[START OF Provided data]

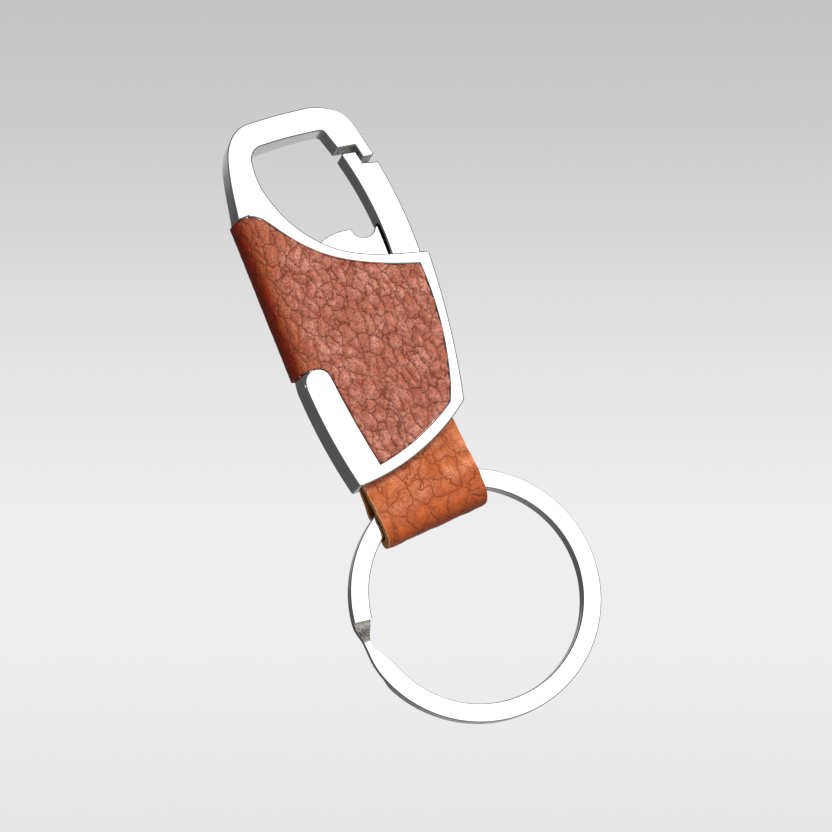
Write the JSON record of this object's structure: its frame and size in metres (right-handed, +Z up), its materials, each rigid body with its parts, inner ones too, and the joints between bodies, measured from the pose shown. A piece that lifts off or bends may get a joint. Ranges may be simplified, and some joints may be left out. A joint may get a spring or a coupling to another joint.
{
  "type": "keychain bottle opener",
  "caption": "Pocket carabiner key holder with a sprung gate, a cap-lifting tooth, leather grip panels and a leather strap that carries a flat split ring.",
  "frame": {"origin": "hang point: on the inside of the hook's top bar, at mid-thickness, 9 mm to the right of the body's lower left corner", "axes": "+Z up along the body from the ring to the hook, +Y through the thickness towards the back face, +X from the leather spine towards the gate"},
  "size_m": [0.0359, 0.0062, 0.0919],
  "materials": {
    "chrome_casting": "bright chrome plate on a die casting",
    "chrome_gate": "bright chrome plate",
    "blade_steel": "polished, plated steel",
    "ring_steel": "polished nickel plate",
    "pin_steel": "bright steel",
    "spring_steel": "drawn spring wire",
    "wrap_leather": "pebbled red-brown leather",
    "strap_leather": "smooth tan leather with raw cut edges"
  },
  "bodies": {
    "body": {"frame_casting": "chrome_casting", "opener_blade": "blade_steel", "blade_rivets": "pin_steel", "gate_pin": "pin_steel", "leather_wrap": "wrap_leather", "strap_pins": "pin_steel"},
    "gate": {"gate": "chrome_gate", "gate_spring": "spring_steel"},
    "strap": {"strap": "strap_leather"},
    "ring": {"split_ring": "ring_steel"}
  },
  "joints": [
    {"name": "gate_hinge", "type": "hinge", "parent": "body", "child": "gate", "pos_m": [0.0106, 0, -0.0262], "axis": [0, -1, 0], "range_deg": [0, 16], "stiffness_Nm_per_rad": 0.02, "springref_deg": -5.73, "deforming": ["gate_spring"]},
    {"name": "strap_flex", "type": "hinge", "parent": "body", "child": "strap", "pos_m": [0, 0, -0.0522], "axis": [1, 0, 0], "range_deg": [-75, 75], "stiffness_Nm_per_rad": 0.002, "deforming": ["strap"]},
    {"name": "ring_turn", "type": "hinge", "parent": "strap", "child": "ring", "pos_m": [0.00035, 0, -0.07026], "axis": [0, 1, 0], "continuous": true}
  ]
}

[END OF Provided data]

▸ What is expected: Repeat the material above in full, exactly as it stands.

▸ Right answer:
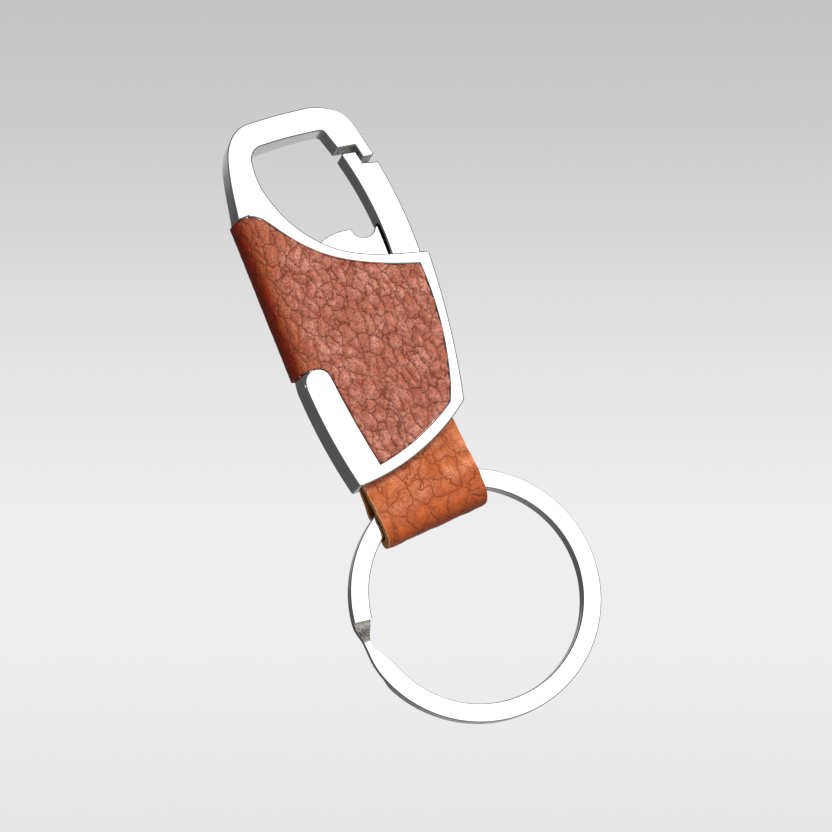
Write the JSON record of this object's structure: its frame and size in metres (right-handed, +Z up), its materials, each rigid body with its parts, inner ones too, and the joints between bodies, measured from the pose shown. A piece that lifts off or bends may get a joint. Ranges may be simplified, and some joints may be left out. A joint may get a spring or a coupling to another joint.
{
  "type": "keychain bottle opener",
  "caption": "Pocket carabiner key holder with a sprung gate, a cap-lifting tooth, leather grip panels and a leather strap that carries a flat split ring.",
  "frame": {"origin": "hang point: on the inside of the hook's top bar, at mid-thickness, 9 mm to the right of the body's lower left corner", "axes": "+Z up along the body from the ring to the hook, +Y through the thickness towards the back face, +X from the leather spine towards the gate"},
  "size_m": [0.0359, 0.0062, 0.0919],
  "materials": {
    "chrome_casting": "bright chrome plate on a die casting",
    "chrome_gate": "bright chrome plate",
    "blade_steel": "polished, plated steel",
    "ring_steel": "polished nickel plate",
    "pin_steel": "bright steel",
    "spring_steel": "drawn spring wire",
    "wrap_leather": "pebbled red-brown leather",
    "strap_leather": "smooth tan leather with raw cut edges"
  },
  "bodies": {
    "body": {"frame_casting": "chrome_casting", "opener_blade": "blade_steel", "blade_rivets": "pin_steel", "gate_pin": "pin_steel", "leather_wrap": "wrap_leather", "strap_pins": "pin_steel"},
    "gate": {"gate": "chrome_gate", "gate_spring": "spring_steel"},
    "strap": {"strap": "strap_leather"},
    "ring": {"split_ring": "ring_steel"}
  },
  "joints": [
    {"name": "gate_hinge", "type": "hinge", "parent": "body", "child": "gate", "pos_m": [0.0106, 0, -0.0262], "axis": [0, -1, 0], "range_deg": [0, 16], "stiffness_Nm_per_rad": 0.02, "springref_deg": -5.73, "deforming": ["gate_spring"]},
    {"name": "strap_flex", "type": "hinge", "parent": "body", "child": "strap", "pos_m": [0, 0, -0.0522], "axis": [1, 0, 0], "range_deg": [-75, 75], "stiffness_Nm_per_rad": 0.002, "deforming": ["strap"]},
    {"name": "ring_turn", "type": "hinge", "parent": "strap", "child": "ring", "pos_m": [0.00035, 0, -0.07026], "axis": [0, 1, 0], "continuous": true}
  ]
}